Simonian explained that since the consideration of Kocharian’s application at the CC has been postponed indefinitely, the faction saw no obstacle to applying to the High Court.

Bright Armenia claims that the termination of the CC chairman’s powers and the dismissal of judges Alvina Gyulumian, Hrant Nazarian and Felix Tokhian were carried out illegally and that in doing so the National Assembly exceeded its constitutional powers as the bill was to have been sent to the Constitutional Court for its opinion before the second reading. “The parliamentary factions have been deprived of the right to hear the professional opinion of the High Court,” Simonyan said.

“We want the article of the National Assembly Regulations, which reserves the discretionary right of the National Assembly to apply or not to apply to the Constitutional Court, to be recognized unconstitutional, because if you read that article, it is not immediately clear whether the National Assembly has the right to apply or not to apply over that constitutional issue. Meanwhile, it is clear from the content of Articles 168 and 169 of the Constitution that the National Assembly must apply and that it has no discretionary right in this process,” the opposition lawmaker stressed.

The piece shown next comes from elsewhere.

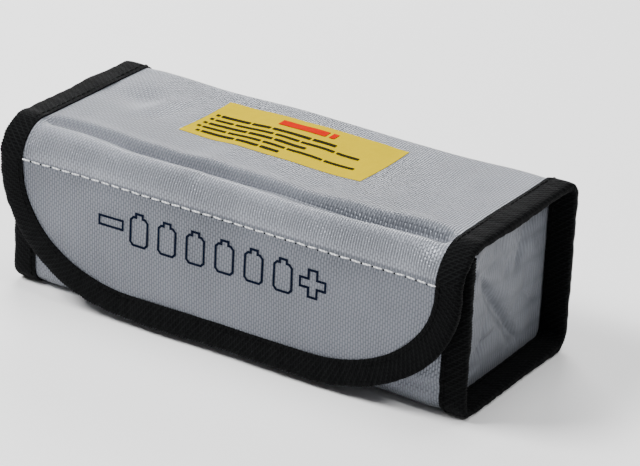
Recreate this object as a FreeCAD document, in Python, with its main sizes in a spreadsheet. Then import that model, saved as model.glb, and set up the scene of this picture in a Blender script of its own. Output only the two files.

My Step lawmaker Vladimir Vardanian, who heads the parliament’s committee on state and legal affairs, said he had not yet read the opposition faction’s application, but insisted that one fifth of the deputies is not authorized to challenge constitutional amendments at the Constitutional Court.

“One should not try to manipulate it, trying to mix different powers of the Constitutional Court, without understanding in which case an entity can submit such applications to the Constitutional Court,” Vardanian said.

According to Bright Armenia, also unconstitutional was that President Sarkissian was deprived of the authority to sign and publish the constitutional amendments. But the pro-government MP reminds that the legislative change under which that right was reserved for the chairman of the National Assembly was signed personally by President Sarkissian.

“If the president of the republic had doubts about the constitutionality of those changes, he should have applied to the Constitutional Court,” Vardanian said.

Signatures of one fifth of all deputies, i.e. 27 deputies, are required to apply to the Constitutional Court. Bright Armenia’s Simonian said that they had gathered even more than required as members of the other opposition Prosperous Armenia faction also joined the initiative.

It is not clear when the Constitutional Court will consider whether it accepts the application for consideration or not. Chief of CC Staff Edgar Ghazarian said that no hearings have been held at the High Court since June 30 due to lack of quorum.

At this moment, the nine-member court has only six judges, which is sufficient for convening a session, but judges Tovmasyan and Arevik Petrosian have not attended sessions since June. The process of the appointment of three new judges whose candidacies are to be voted on in parliament is currently underway. It is expected to be completed in the fall.